Elementary particles are usually imagined to be very small objects. Quantum Field Theory(QFT) and string theory share the property that that things appear to change as the resolution of experiments increases. Elementary particles appear so small because we can only see the portion revealed by low resolution (low energy) investigations. Experiments do not seem to be able to reveal the outlying high frequency vibrating structures.

QFT at higher and higher resolution would reveal further internal structure, a reduction in a blurred image via finer resolution detail would reveal ever more detail from atoms, to a nucleus, to protons and neutrons, to quarks, etc. Things inside of things describes QFT.

String theory in contrast reveals an increasing amount of structure; the complex structure grows and occupies more space as we see higher frequency quantum jitters. Most of the quantum jitters are too fast to observe currently.

Analogies: As a small particle approaches a black hole, the particle appears perfectly normal to an accompanying free falling observer. Eventually its pulled apart by gravitational forces as it gets closer to the singularity.

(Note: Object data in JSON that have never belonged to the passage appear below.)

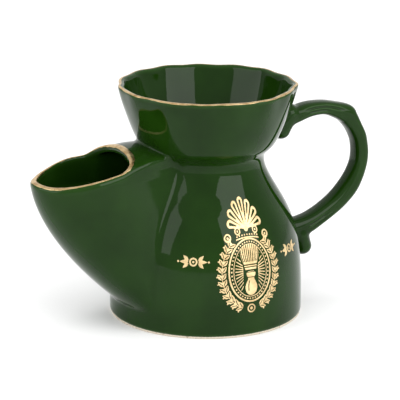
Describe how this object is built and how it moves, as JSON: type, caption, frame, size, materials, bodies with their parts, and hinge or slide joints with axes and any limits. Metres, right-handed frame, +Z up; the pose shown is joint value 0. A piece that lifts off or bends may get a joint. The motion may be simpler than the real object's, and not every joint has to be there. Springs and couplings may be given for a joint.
{
  "type": "shaving mug",
  "caption": "Scuttle-shaped shaving mug: a bell-shaped hot-water reservoir with a brush spout, a soap bowl with drain holes on its neck, and a strap handle.",
  "frame": {"origin": "on the body's axis at the table plane, under the middle of the whole mug", "axes": "+X towards the handle, -X towards the spout, -Y the decorated front, +Z up"},
  "size_m": [0.1727, 0.0912, 0.1097],
  "materials": {
    "green_glaze": "dark green high-gloss glaze over stoneware",
    "gilding": "fired gold lustre, softly polished",
    "bare_clay": "unglazed buff stoneware, matt"
  },
  "bodies": {
    "root": {"foot_ring": "bare_clay", "reservoir_body": "green_glaze", "spout_horn": "green_glaze", "spout_joint": "green_glaze", "soap_bowl": "green_glaze", "neck_joint": "green_glaze", "handle": "green_glaze", "handle_top_joint": "green_glaze", "handle_base_joint": "green_glaze", "bowl_gilding": "gilding", "spout_gilding": "gilding", "oval_border": "gilding", "laurel_left": "gilding", "laurel_right": "gilding", "brush_handle": "gilding", "brush_collar": "gilding", "brush_bristles": "gilding", "palmette": "gilding", "side_motif_left": "gilding", "side_motif_right": "gilding", "lower_roundel": "gilding"}
  },
  "joints": []
}
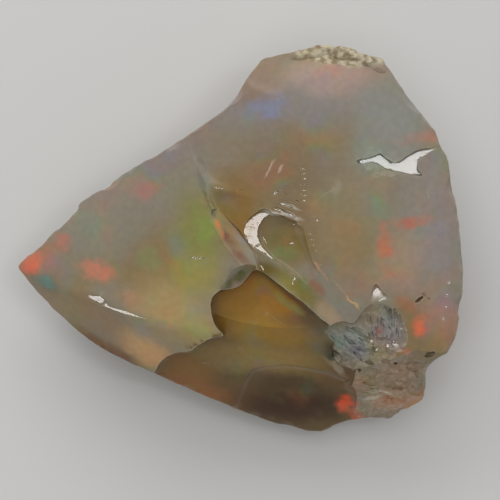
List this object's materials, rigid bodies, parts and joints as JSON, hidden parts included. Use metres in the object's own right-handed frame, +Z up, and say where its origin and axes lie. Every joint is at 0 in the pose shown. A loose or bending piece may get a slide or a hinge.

But to an external observer, the particle is smashed apart and spread it over the stretched horizon#. It’s content is reflected in the information of the stretched horizon and any resolution is dependent on possible long wave Hawking radiation that would be emitted.

#The stretched horizon is a thin layer of hot microscopic degrees of freedom a Planck length outside the event horizon...

My own comment:
Seems like the Schrodinger wave equation, de Broglie wave- particle duality, and maybe Feynman sum over paths also hint at a large (extended) size for what we often experimentally observe as “small” particles. If there isn’t an as yet undiscovered unifying theory underlying all of this, it sure seems like an awful lot of circumstantial evidence exists for one.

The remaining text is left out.